I read cozy and historical mysteries, a bit of Paranormal/UF, and to mix it up, I read science and gardening books on occasion.
This task was oddly tough for me; being blessed to have grown up on the ocean, my idea of a holiday tends to be the converse andI head for the mountains.
So, I was all set to do the part about "living on the sea" - which you're still going to get - when I remembered our trip to New Zealand in June. We stayed in a house on the lake; I was mostly paying attention to the mountains and sort of forgot about the lake.
I present to you, Lake Wakatipu in Queenstown, New Zealand (S. Island):
This was our view from our back balcony. This is also why I am not in charge of accommodations when we travel; left up to me we'd end up in a Marriott.
Sunrise on the lake as seen from my bedroom window. Right before I rolled over and went back to sleep.
Rather than explain how one forgets about a lake they're sleeping on, I give you this - the true focus of most of my trip.
He's not much to look at, and definitely height challenged, coming in at a whopping 6 inches or so, but it was the first day of "ski season" and not yet the first day of winter, so I didn't have a lot to work with.
I named him George, my snow goonie.
I'm currently living in Australia - a country known for its beaches, but Melbourne itself is at the top of the horseshoe shaped land that wraps around Port Phillip Bay. Now, I know I'm going to sound a bit elitist here, but I don't really consider bayside shores to be 'beaches', and I'm a total princess about water temperature, so I don't spend a lot of time on Melbourne's shores. But I'm in the tee-tiny minority. People here love their beaches and spend a lot of money to live on them - or even just to own visiting rights to a small plot of it:
These are the beach boxes at Brighton, an outer suburb of Melbourne. Aren't they cool looking? They're about the size of a generous garden shed. Most are made of wood, although there are a few stone structures, and that's all they are - boxes.
They are also a dying breed. Victorian law has prohibited any further beach boxes from being constructed, so the ones that are standing are all that's left. This makes them instantly iconic and instantly oh-my-god expensive. Because these are almost never sold, but rather handed down the family line, so when one comes up for sale it's a big deal.
To see the proper ocean requires driving down one side or the other of the horseshoe, and the most popular choice is the Great Ocean Road. A 151 mile / 243 km road, built by returning WWI and WWII veterans, it hugs the coastline of Victoria, going along the cliffs and rainforests and is the route from which the 12 8 Apostles and all the other famous limestone stack formations can be seen.
1st pic: 2 of the Apostles still left standing and the shoreline the Great Ocean Road follows. 2nd pic: the remaining Apostles 3rd pic: part of the Blowhole formation (I think)
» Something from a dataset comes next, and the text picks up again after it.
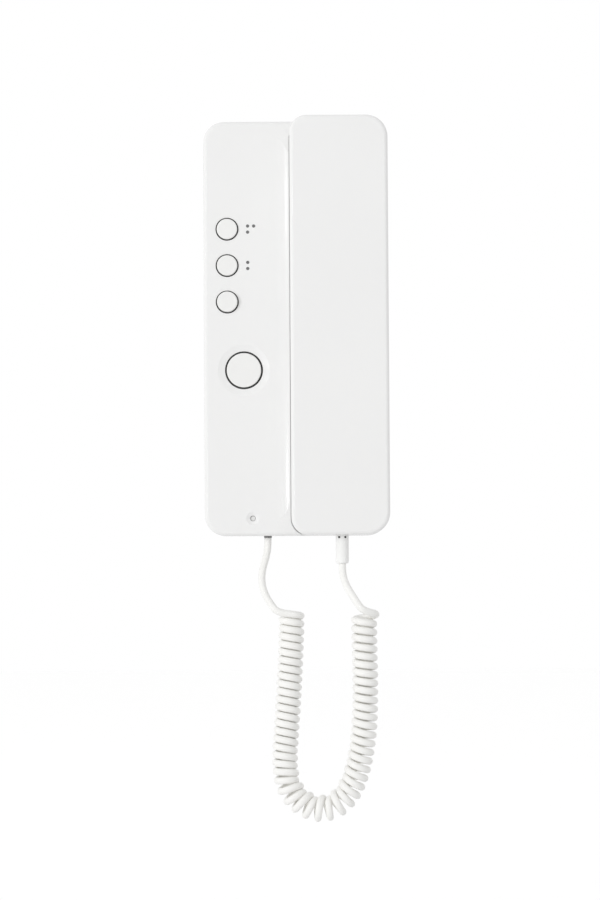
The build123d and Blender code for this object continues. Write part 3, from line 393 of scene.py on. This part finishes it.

But as I think just about everyone who reads my posts knows, I was born and raised in Florida and lived the great majority of my life 5 minutes from the Gulf of Mexico. It remains, in spite of all the glorious places I've seen and have lived in since, my favourite spot on Earth. It's my soul's home, no matter where my heart roams.
That's my mom on the far right side of the second pic, looking for sharks teeth.